4 Example LB+ctrl+data+ctrl-double (language must allow)

r1 = x;        // reads 42   
if (r1 == 42)
  y = r1;
---------------------------
r2 = y;        // reads 42
if (r2 == 42)
  x = 42;
else
  x = 42;

This is forbidden on hardware as-is, but reasonable thread-local optimisation (that compilers actually do - see Example 6 below) will collapse the conditional on the second thread, making it identical to the previous example, which is allowed on hardware. Hence the language must allow this execution.

However, this execution does have an (rf+dep) cycle, ruling out the Straw-man Proposal 1 above.

(Aside: we could change this example without affecting the above reasoning by removing the data dependency on the first thread, replacing y=r1 by y=42. We don't do that because we want to relate it to the following example.)

5 Example LB+ctrl+data+ctrl-single (language could and should forbid)

r1 = x;        // reads 42
if (r1 == 42)
  y = r1;
--------------------------
r2 = y;        // reads 42
if (r2 == 42)
  x = 42;

This is the paradigmatic "self-satisfying conditional" example. It is forbidden on h/w as-is (both ARM and POWER architectures prevent speculative writes becoming visible to other threads), and applying reasonable thread-local compiler optimisation doesn't change that.

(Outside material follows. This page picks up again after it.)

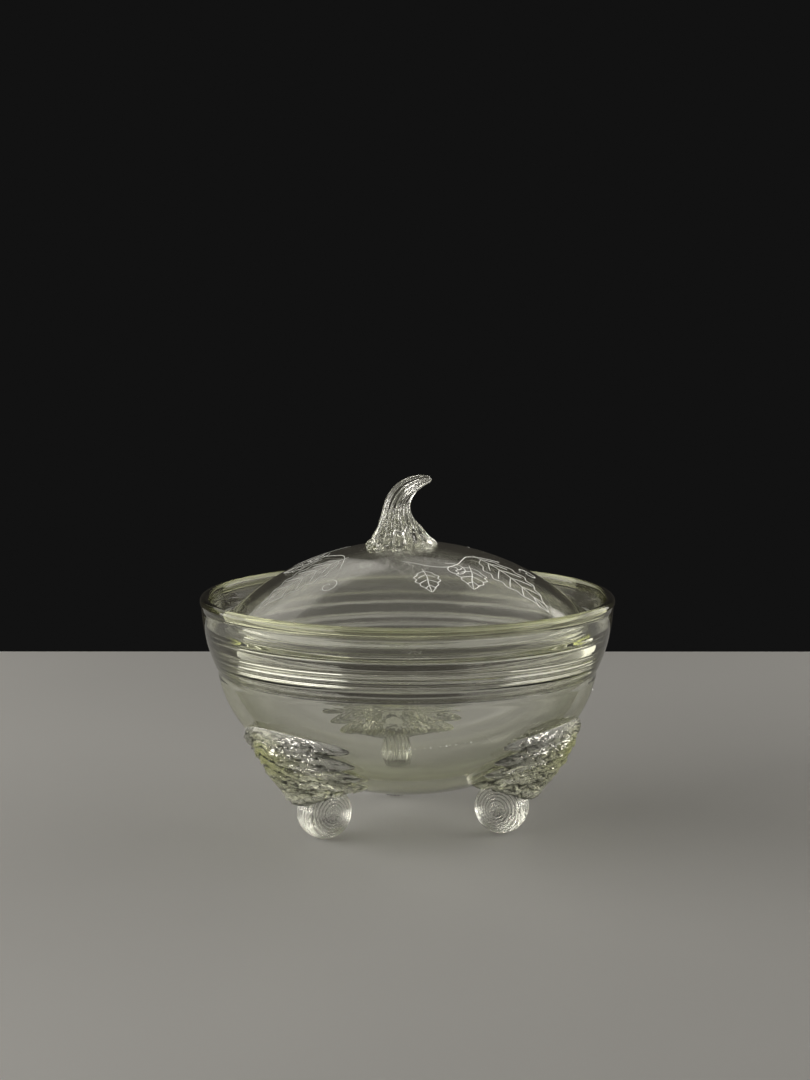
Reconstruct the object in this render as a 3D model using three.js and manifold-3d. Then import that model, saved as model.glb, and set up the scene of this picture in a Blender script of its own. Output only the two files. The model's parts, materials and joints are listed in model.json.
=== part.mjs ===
// A covered glass bowl on three leaf-and-scroll feet, with an inset domed lid and a stem handle.
// Millimetres, +Z up. The origin is on the table under the bowl's axis, and the front is -Y.
import * as THREE from "three";
import { mergeVertices } from "three/addons/utils/BufferGeometryUtils.js";
import Module from "manifold-3d";

const wasm = await Module();
wasm.setup();

// Driving dimensions
const RIM_RADIUS = 80;
const RIM_HEIGHT = 88.6; // centre of the rim bead above the table
const BOWL_BOTTOM = 14;
const LID_TOP = 110.4;
const GLASS_GAP = 0.3; // between pieces that touch
const FEET = { front_left: 210, front_right: 330, back: 90 }; // degrees about +Z from +X

// Bowl wall
const BEAD_RADIUS = 2;
const UPPER_WALL = 3.2;
const LOWER_WALL = 4.4;
const COLLAR_TOP_RADIUS = 79.4;
const COLLAR_CURVE = 0.0086; // the collar draws in by this times its drop squared
const LEDGE_DROP = 11; // the lid's seat below the rim
const LEDGE_INNER_RADIUS = 67;
const LEDGE_DEPTH = 5; // of its plain inner face
const COLLAR_DROP = 25.5; // where the thick collar ends below the rim
const UNDER_BEAD = 3; // where the collar meets the rim bead
const BODY_CENTRE = RIM_HEIGHT - 22; // centre of the elliptical lower body
const BODY_RADIUS = 73.6;
const BODY_DEPTH = BODY_CENTRE - BOWL_BOTTOM;

// Lid
const LID_RADIUS = 71;
const LID_WALL = 3;
const LID_SPHERE = 101;
const LID_SEAT_INNER = 68;
const LID_EDGE_ROUND = 0.7;

// Scroll feet
const SCROLL_RADIUS = 10.6;
const SCROLL_HALF_WIDTH = 5.2;
const SCROLL_RIBS = 4;
const RIB_DEPTH = 0.35;
const FOOT_FLAT_CUT = 0.4; // ground off the underside
const SCROLL_BULGE = 1.2; // how much smaller the ends are than the middle
const BOSS_RISE = 1.8; // how far the scroll's eye stands out of its ends
const SCROLL_REACH = 39.4; // from the bowl's axis to the scroll's axis
const SCROLL_STEPS = 24;

// Stem handle: [offset towards +X, rise above the lid's pole, radius] along its spine
const STEM = [
  [-1.3, -2, 13.6],
  [-1.6, 4, 10.4],
  [-3.6, 11, 5.5],
  [-2.8, 17, 4.4],
  [2.2, 22.6, 3.2],
  [9.4, 25.3, 1],
];
const STEM_STEPS = 14;
const FLUTES = 10;
const FLUTE_SHARE = 0.07; // of the stem's radius

// Leaf brackets
const LEAF_HALF_ANGLE = 37; // at the widest lobes
const LEAF_EDGE = 2.2; // thickness at the lobes
const LEAF_SINK = 1; // how far inside the bowl the leaf's blank starts before it is cut
const LEAF_TOP = 46.5;
const LEAF_END_ANGLE = 53; // how far round the body's ellipse the leaf runs
const LEAF_SWELL = [0.08, 0.88]; // the part of a half wave that shapes its width
const LEAF_SCALLOPS = 3.5; // down each side
const SCALLOP_SHARE = 0.13; // of the leaf's half width
const MIDRIB_SPREAD = 9;
const KNEE = [
  [68, 46.5],
  [68, 41],
  [65.6, 34],
  [60, 25.5],
  [51.5, 15],
]; // [radius, height] down the crest of the midrib
const LEAF_ROWS = 18;
const LEAF_COLUMNS = 12;

const TURN_STEPS = 48; // a multiple of 12, so every foot meets the same facets
const GLASS = { roughness: 0.04, metalness: 0, transparent: true };

const rad = THREE.MathUtils.degToRad;
const point = (r, z) => new THREE.Vector2(r, z);

function arc(centreR, centreZ, radiusR, radiusZ, fromDegrees, toDegrees, steps) {
  const clockwise = toDegrees < fromDegrees;
  const from = rad(fromDegrees);
  const to = rad(toDegrees);
  return new THREE.EllipseCurve(centreR, centreZ, radiusR, radiusZ, from, to, clockwise).getPoints(steps);
}

// A solid of revolution about +Z from (radius, height) points that run up the outside.
function turned(points) {
  return new THREE.LatheGeometry(points, TURN_STEPS).rotateX(Math.PI / 2);
}

function solid(geometry) {
  const bare = geometry.clone();
  bare.deleteAttribute("normal");
  bare.deleteAttribute("uv");
  const merged = mergeVertices(bare, 1e-4);
  const vertProperties = new Float32Array(merged.attributes.position.array);
  const triVerts = new Uint32Array(merged.index.array);
  return new wasm.Manifold(new wasm.Mesh({ numProp: 3, vertProperties, triVerts }));
}

function geometryOf(made) {
  const { vertProperties, triVerts } = made.getMesh();
  const geometry = new THREE.BufferGeometry();
  geometry.setAttribute("position", new THREE.BufferAttribute(vertProperties, 3));
  geometry.setIndex(new THREE.BufferAttribute(triVerts, 1));
  geometry.computeVertexNormals();
  return geometry;
}

function glassMesh(name, geometry, color, opacity) {
  const mesh = new THREE.Mesh(geometry, new THREE.MeshStandardMaterial({ ...GLASS, color, opacity }));
  mesh.name = name;
  return mesh;
}

// The collar's outside radius at a drop below the rim.
const collarRadius = (drop) => COLLAR_TOP_RADIUS - COLLAR_CURVE * drop ** 2;

// The bowl's outside from the bottom pole to just under the rim bead, grown outwards by a margin.
function bowlOutside(margin) {
  const body = arc(0, BODY_CENTRE, BODY_RADIUS + margin, BODY_DEPTH + margin, -90, -5, 14);
  const collar = Array.from({ length: 5 }, (_, i) => {
    const drop = THREE.MathUtils.lerp(COLLAR_DROP, UNDER_BEAD, i / 4);
    return point(collarRadius(drop) + margin, RIM_HEIGHT - drop);
  });
  return [...body, ...collar];
}

// A one-piece bowl: thin curved wall above, a thick ledged collar, and a deep elliptical body.
function bowlGeometry() {
  const bead = arc(RIM_RADIUS - BEAD_RADIUS, RIM_HEIGHT, BEAD_RADIUS, BEAD_RADIUS, -60, 210, 9);
  const ledgeHeight = RIM_HEIGHT - LEDGE_DROP;
  const wallInner = collarRadius(LEDGE_DROP) - UPPER_WALL;
  const seat = [
    point(wallInner, ledgeHeight + 1),
    point(wallInner - 1, ledgeHeight),
    point(LEDGE_INNER_RADIUS + 1, ledgeHeight),
    point(LEDGE_INNER_RADIUS, ledgeHeight - 1),
    point(LEDGE_INNER_RADIUS, ledgeHeight - LEDGE_DEPTH),
  ];
  const inside = arc(0, BODY_CENTRE, BODY_RADIUS - LOWER_WALL, BODY_DEPTH - LOWER_WALL, -5, -90, 12);
  return turned([...bowlOutside(0), ...bead, ...seat, ...inside]);
}

const LID_CENTRE = LID_TOP - LID_SPHERE;
const sphereHeight = (radius, r) => LID_CENTRE + Math.sqrt(radius ** 2 - r ** 2);

// The top of the lid's dome, from its rolled edge in to the pole, grown outwards by a margin.
function lidDome(radius, edgeRadius, steps) {
  const edgeAngle = THREE.MathUtils.radToDeg(Math.acos(edgeRadius / radius));
  return arc(0, LID_CENTRE, radius, radius, edgeAngle, 90, steps);
}

// A shallow dome with a thickened flat-bottomed edge that sits on the bowl's ledge.
function lidGeometry() {
  const seatHeight = RIM_HEIGHT - LEDGE_DROP + GLASS_GAP;
  const shoulder = LID_RADIUS - LID_EDGE_ROUND;
  const underside = lidDome(LID_SPHERE - LID_WALL, LID_SEAT_INNER - 1, 7).reverse();
  const edge = [
    point(LID_SEAT_INNER, seatHeight),
    point(shoulder, seatHeight),
    point(LID_RADIUS, seatHeight + LID_EDGE_ROUND),
    point(LID_RADIUS, sphereHeight(LID_SPHERE, shoulder) - LID_EDGE_ROUND),
  ];
  return turned([...underside, ...edge, ...lidDome(LID_SPHERE, shoulder, 8)]);
}

// A fluted stem that flares at its foot and curls over towards +X.
function handleGeometry() {
  const spine = new THREE.CatmullRomCurve3(
    STEM.map(([x, rise]) => new THREE.Vector3(x, 0, LID_TOP + rise)),
  );
  const girth = new THREE.SplineCurve(STEM.map(([, , radius], i) => point(i, radius)));
  const stem = new THREE.CylinderGeometry(1, 1, 1, 4 * FLUTES, STEM_STEPS);
  const place = stem.attributes.position;
  const side = new THREE.Vector3(0, 1, 0);
  for (let i = 0; i < place.count; i++) {
    const along = place.getY(i) + 0.5;
    const spread = Math.hypot(place.getX(i), place.getZ(i));
    const angle = Math.atan2(place.getZ(i), place.getX(i));
    const flute = 1 + FLUTE_SHARE * Math.cos(FLUTES * angle);
    const reach = spread * girth.getPoint(along).y * flute;
    const across = new THREE.Vector3().crossVectors(side, spine.getTangent(along));
    const spot = spine
      .getPoint(along)
      .addScaledVector(across, reach * Math.cos(angle))
      .addScaledVector(side, -reach * Math.sin(angle));
    place.setXYZ(i, spot.x, spot.y, spot.z);
  }
  const domeTop = lidDome(LID_SPHERE + GLASS_GAP, LID_SEAT_INNER, 8);
  const domeBlank = solid(turned([point(0, 0), point(LID_SEAT_INNER, 0), ...domeTop]));
  return geometryOf(solid(stem).subtract(domeBlank));
}

// A barrel scroll about the local Y axis, ribbed along its roll, with bossed ends.
function scrollGeometry(margin) {
  const halfWidth = SCROLL_HALF_WIDTH + margin;
  const steps = 2 * SCROLL_RIBS;
  const barrel = Array.from({ length: steps + 1 }, (_, i) => {
    const share = (2 * i) / steps - 1;
    const groove = i % 2 === 0 ? RIB_DEPTH : 0;
    return point(SCROLL_RADIUS + margin - SCROLL_BULGE * share ** 2 - groove, halfWidth * share);
  });
  const boss = (side) =>
    [0, 0.3, 0.6].map((share) => {
      const rise = BOSS_RISE * (1 - share ** 2);
      return point(SCROLL_RADIUS * share, side * (halfWidth + rise));
    });
  const profile = [...boss(-1), ...barrel, ...boss(1).reverse()];
  const height = SCROLL_RADIUS - FOOT_FLAT_CUT;
  return new THREE.LatheGeometry(profile, SCROLL_STEPS).translate(SCROLL_REACH, 0, height);
}

function scrollFootGeometry() {
  const side = 6 * SCROLL_RADIUS;
  const aboveTable = new THREE.BoxGeometry(side, side, side).translate(SCROLL_REACH, 0, side / 2);
  return geometryOf(solid(scrollGeometry(0)).intersect(solid(aboveTable)));
}

// Half the leaf's width as an angle about the bowl's axis, scalloped, from its top (0) to its end (1).
function leafHalfTurn(down) {
  const envelope = Math.sqrt(Math.sin(Math.PI * THREE.MathUtils.lerp(...LEAF_SWELL, down)));
  const scallop = 1 - SCALLOP_SHARE * Math.abs(Math.cos(Math.PI * LEAF_SCALLOPS * down));
  return rad(LEAF_HALF_ANGLE) * envelope * scallop;
}

// A leaf that hugs the bowl, swelling to a knee along its midrib and ending over the scroll.
function leafGeometry() {
  const topAngle = Math.asin((BODY_CENTRE - LEAF_TOP) / BODY_DEPTH);
  const knee = new THREE.SplineCurve(KNEE.map(([r, z]) => point(r, z)));
  const leaf = new THREE.BoxGeometry(1, 1, 1, LEAF_ROWS, LEAF_COLUMNS, 1);
  const place = leaf.attributes.position;
  for (let i = 0; i < place.count; i++) {
    const down = place.getX(i) + 0.5;
    const across = 2 * place.getY(i);
    const outer = place.getZ(i) > 0;
    const angle = THREE.MathUtils.lerp(topAngle, rad(LEAF_END_ANGLE), down);
    const turn = leafHalfTurn(down) * across;
    const taper = 1 - across ** 4;
    const lift = outer ? LEAF_EDGE * (0.5 + 0.5 * taper) : -LEAF_SINK;
    const r = (BODY_RADIUS + lift) * Math.cos(angle);
    const z = BODY_CENTRE - (BODY_DEPTH + lift) * Math.sin(angle);
    const midrib = outer ? taper * Math.exp(-0.5 * ((r * turn) / MIDRIB_SPREAD) ** 2) : 0;
    const ridge = knee.getPoint(down);
    const reach = THREE.MathUtils.lerp(r, ridge.x, midrib);
    const height = THREE.MathUtils.lerp(z, ridge.y, midrib);
    place.setXYZ(i, reach * Math.cos(turn), reach * Math.sin(turn), height);
  }
  const bowlBlank = solid(turned([...bowlOutside(GLASS_GAP), point(0, RIM_HEIGHT - UNDER_BEAD)]));
  return geometryOf(solid(leaf).subtract(bowlBlank).subtract(solid(scrollGeometry(GLASS_GAP))));
}

const root = new THREE.Group();
root.add(glassMesh("bowl", bowlGeometry(), 0xe9f0e2, 0.3));
root.add(glassMesh("lid", lidGeometry(), 0xeef2ea, 0.25));
root.add(glassMesh("lid_handle", handleGeometry(), 0xf0f3ea, 0.45));

const leaf = leafGeometry();
const scroll = scrollFootGeometry();
for (const [place, degrees] of Object.entries(FEET)) {
  const foot = new THREE.Group();
  foot.rotation.z = rad(degrees);
  foot.add(glassMesh(`leaf_bracket_${place}`, leaf, 0xe4ecc4, 0.5));
  foot.add(glassMesh(`scroll_foot_${place}`, scroll, 0xeef2e4, 0.5));
  root.add(foot);
}

export default root;
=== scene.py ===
"""A covered glass bowl on three leaf-and-scroll feet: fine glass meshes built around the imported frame."""

import json
import math

import bpy
import bmesh
import numpy as np
from mathutils import Matrix, Vector, noise

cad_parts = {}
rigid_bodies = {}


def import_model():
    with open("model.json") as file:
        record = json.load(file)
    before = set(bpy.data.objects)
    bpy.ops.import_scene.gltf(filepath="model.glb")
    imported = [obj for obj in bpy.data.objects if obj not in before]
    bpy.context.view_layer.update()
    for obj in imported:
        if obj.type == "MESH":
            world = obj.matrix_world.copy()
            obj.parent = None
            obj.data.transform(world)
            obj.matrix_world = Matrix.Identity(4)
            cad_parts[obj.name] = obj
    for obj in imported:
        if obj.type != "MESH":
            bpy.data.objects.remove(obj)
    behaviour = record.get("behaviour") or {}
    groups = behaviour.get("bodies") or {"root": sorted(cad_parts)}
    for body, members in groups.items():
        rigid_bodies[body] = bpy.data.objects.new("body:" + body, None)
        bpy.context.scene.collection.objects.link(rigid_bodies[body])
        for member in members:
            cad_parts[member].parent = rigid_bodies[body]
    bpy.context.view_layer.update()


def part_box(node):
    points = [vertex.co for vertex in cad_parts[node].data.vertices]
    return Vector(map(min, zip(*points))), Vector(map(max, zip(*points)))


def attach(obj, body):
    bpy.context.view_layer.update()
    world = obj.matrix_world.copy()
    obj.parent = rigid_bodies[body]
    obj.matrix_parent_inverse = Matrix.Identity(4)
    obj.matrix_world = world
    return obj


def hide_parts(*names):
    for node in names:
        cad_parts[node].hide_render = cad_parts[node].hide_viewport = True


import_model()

MM = 0.001

# Places and sizes in metres, mostly read from the frame
BOWL_LOW, BOWL_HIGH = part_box("bowl")
LID_LOW, LID_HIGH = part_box("lid")
SCROLL_LOW, SCROLL_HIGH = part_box("scroll_foot_back")
BEAD_RADIUS = 2 * MM
RIM_RADIUS = BOWL_HIGH.x
RIM_HEIGHT = BOWL_HIGH.z - BEAD_RADIUS
BOWL_BOTTOM = BOWL_LOW.z
LID_RADIUS = LID_HIGH.x
LID_TOP = LID_HIGH.z
LID_SEAT = LID_LOW.z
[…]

Hence, the language could forbid it.

Moreover, it is problematic for compositional reasoning (as observed by Batty, Dodds, and Gotsman in POPL 2013), so arguably the language should forbid it.

But, the candidate execution that we want to forbid here is identical to the execution of the previous example that we have to allow. Hence, we cannot do both simultanously with any adaptation of the C/C++11 per-candidate-execution definition that uses the same notion of candidate execution.

6 Dependencies via other compilation units

Returning to Example 4, it is tempting to think that the compiler should respect all control dependencies between relaxed atomic operations, especially those from loads to stores, which would rule that out. One might hope that, even if this required preventing some current compiler optimisations, the impact would be small.

But dependencies might go via functions in other compilation units that only involve non-atomic accesses, e.g. the accesses to ra and rb in f() below, and when compiling f() the compiler doesn't know whether it might be used in a dependency chain between atomics. So the compiler would have to preserve all such dependencies. The cost of that is unknown, and worth investigating experimentally, but we suspect it might be unacceptable.

(language must allow):

// in one compilation unit
void f(int ra, int*rb) {
  if (ra==42) 
    *rb=42;
  else    
    *rb=42;
} 

// in another compilation unit

r1 = x; // reads 42
f(r1,&r2);
y = r2;
-------------------
r3 = y; // reads 42
f(r3,&r4);
x = r4;

In practice, GCC does optimise away the control dependency in f. (Checked with GCC 4.6.3 on x86, at O1, O2, and O3. The ARM and POWER compilations should also be checked, but they seem unlikely to differ.)

This is allowed as-is by the combination of current hardware and current compiler optimisations, but it would be forbidden by a semantics that excludes (rf + dep) cycles.

Possible Solutions

Here we just summarise some possible future directions.

Undefined behaviour for unannotated (rf+dep) cycles

We (Batty and Sewell) have earlier observed that, for C-like languages, one could conceivably make it be largely the programmer's responsibility to avoid thin-air cycles. This would adapt proposal 2 above by requiring the user to annotate (probably at a function granularity) where the compiler is required to preserve dependencies, make the language semantics respect cycles in (rf + dep) that go through annotated code, and make it be a programmer error (leading to undefined behaviour) for them to write any program for which any consistent candidate execution contains a cycle in (rf + dep) that goes outside code that has been so annotated.

It's unclear whether this could be acceptable. It would clearly be unacceptable if it required annotation of much code outside of a concurrency library. Example 6 above makes it clear that annotation of code beyond the boundaries of a concurrency library could well be required, but only cycles that include relaxed atomics need to be annotated, and one might think it reasonable to impose the extra burden of dependency annotation on programmers who are capable of reasoning about relaxed atomics. It might be that concurrency libraries rarely ever pass values to other code without synchronising, in which case annotating dependencies in the client would be unnecessary. This pragmatic question about the corpus of code that will use relaxed atomics has not been investigated.

Even if not too much annotation is required, the reasoning required to show that a system is sufficiently annotated may be unpalatable.

Forbidding LB for relaxed atomics outright

In [N3710: Specifying the absence of "out of thin air" results (LWG2265)] http://www.open-std.org/jtc1/sc22/wg21/docs/papers/2013/n3710.html Hans Boehm proposes to forbid cycles in the union of reads-from and happens-before (including dependencies), and to make this sound with respect to the first example above (LB) by strengthening the ARM implementation of a relaxed loads with a conditional branch (or equivalent new instruction) following the load. Something similar would be required w.r.t. the POWER specification, though not w.r.t. current POWER implementations, and perhaps also for NVIDIA GPUs. This would have some performance implications. It is unclear how serious they would be, but it is arguably unpalatable to accept them `simply' because we have not yet found a good language specification.

A conservative envelope around current optimisations

The above shows that a per-candidate execution semantics (with the existing C/C++11 notion of candidate execution) cannot be used to solve the problem. We are exploring semantics in several alternative styles at present.